The government wanted a strip mill to supply the industries it wished to see develop in Scotland. It decided that the plan for an integrated strip mill should be split between Scotland and South Wales.

What's worth noting about this is that the Prime Minister who made the announcement was Harold Macmillan, a Conservative.

It's also worth a brief pause to wonder if the 'Craig steel works had been located at Grangemouth or Hunterston, requiring the workforce to move, the rest might not have been consigned to Scotland's industrial history.

Lochaber no more?

Other big industrial plants from the 1960s came and went. Linwood car plant and Bathgate trucks and buses are "no more", as the Proclaimers' song goes, or at least they are utterly changed, into a retail park and commuter housing.

In the Highlands, Invergordon in Easter Ross, and Corpach, near Fort William, joined Dounreay as the government's designated industrial hubs. Neither aluminium nor paper were to perform as hoped at the two ends of the Great Glen.

But as 1 November 2015 is the 50th anniversary of the Highlands and Islands Development Board starting its work, it is worth noting that this government response to de-population and decline was the starting point for a highly successful renaissance of the whole region, even without big industrial plants. "Lochaber no more"? No more. And more on that before long.

Inept interference

In the 1970s, industrial policy became associated with nationalisation of old, loss-making industries as they lost markets to more efficient competitors far away.

Poor management, terrible industrial relations and inept political interference gave intervention and industrial policy a bad name.

And that was the launch pad for the market-driven 1980s, replacing the old industries with the service sector, and especially finance. Not only were the old heavy industries privatised, but so were the new ones. The government stake in (at that time) the young industry of offshore oil, was sold off.

Contrast that with our North Sea neighbour. For all the talk of Norway's enormous fund from keeping the proceeds of North Sea oil, there's little discussion now of how much better Norway has done by holding on to a very large portion of the equity in its offshore assets, as well as its tax take from them. Statoil is anything but a lumbering nationalised dinosaur.

Old industries

Other European countries have done significantly better than Britain at transforming old industrial heartlands. That's according to Professor Andrew Cumbers at Glasgow University, whose research into Germany, France and the UK makes uncomfortable reading for the economic departments in Whitehall.

They chose the strategic manufacturing industries they wanted, and made sure they were protected and provided with investment.

This was not with simple subsidy for losses incurred, but with state-controlled industrial investment banks, willing to take the long view with much cheaper and more attractive lending conditions than UK firms. In Germany, these banks were usually regional.

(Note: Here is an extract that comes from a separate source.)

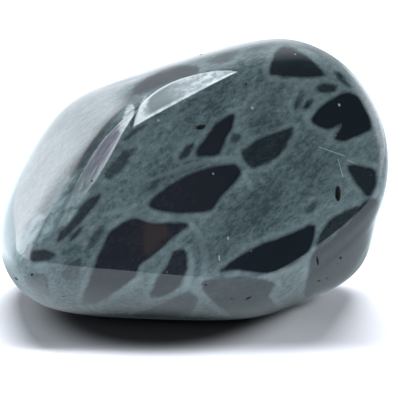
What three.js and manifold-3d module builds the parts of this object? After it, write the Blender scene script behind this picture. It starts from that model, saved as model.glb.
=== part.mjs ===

So both an industrial and regional policy combined to ensure that strategic industries survived and often thrived. Professor Cumbers points out that successful developed countries have retained their own steel-making sectors, including the Netherlands, Belgium and the USA.

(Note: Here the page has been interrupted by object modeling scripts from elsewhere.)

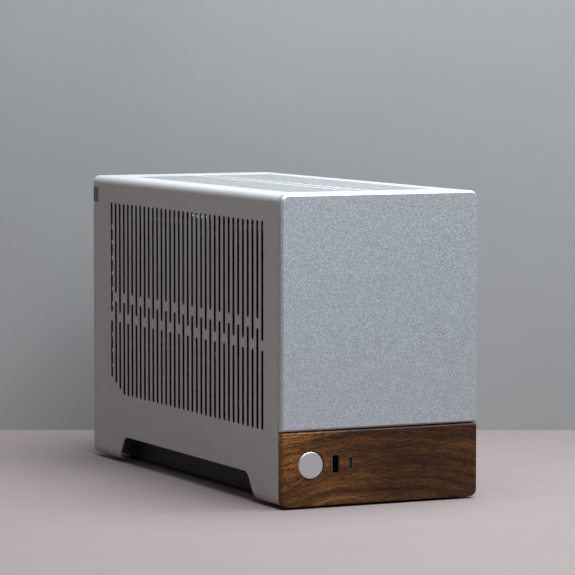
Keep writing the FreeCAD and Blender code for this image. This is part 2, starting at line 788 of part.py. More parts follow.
ACROSS = ("-frame_half", "frame_half")
WIDE_ACROSS = (f"-({HALF} - door_sheet - 1)", f"{HALF} - door_sheet - 1")
WIDE_Z = ("floor_height + 2", "case_height - lid_flange - seam")
SHIELD_X = (f"{BOARD_FACE} - io_wide + 2.5", f"{BOARD_FACE} + 2.5")
SHIELD_Z = ("board_low + 3", "board_low + 3 + io_long")
INLET_X = "(slot_bay * 1.6)"
INLET_Z = f"({FLOOR_TOP} + 21)"
BAYS = 3


def bay_middle(bay):
    return f"(card_x + slot_bay * {bay} + 6)"


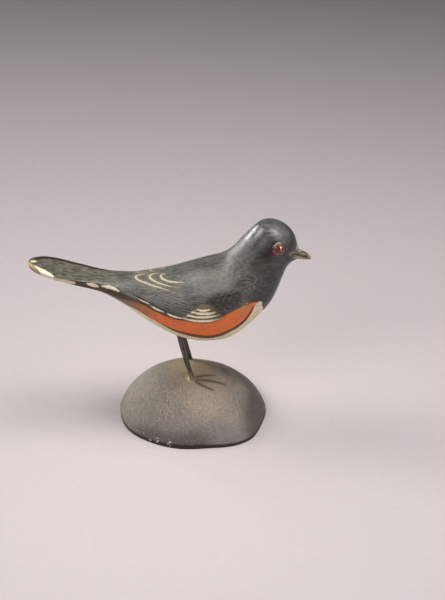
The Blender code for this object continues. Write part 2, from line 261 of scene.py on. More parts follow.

Total output went up faster in the Old Industrial Regions of the UK, but employment growth was in the service sector rather than helping the march of the makers.

Cumbers also points to a weakness of the UK's dependence on inward investment - that when companies contract, foreign headquarters are more willing to sacrifice distant plants. The fate of Britain's steel industry currently rests on decisions made in corporate headquarters in Bangkok and Mumbai.

Strategic security

Recent decades show that the relative decline of manufacturing with the growth of the service sector is a widespread phenomenon that accompanies economic development.

Economic theory says you shouldn't need to make your steel locally if it can be more efficiently produced elsewhere and imported. Britain is a very rare example of a country that seems willing to put that theory to the test.

And given that it maintains a shipbuilding capacity on the Clyde to protect its strategic security interests - in being able to build warships for the Royal Navy - it is odd that it does not also insist on protection for the steel industry that supplies the Govan and Scotstoun yards.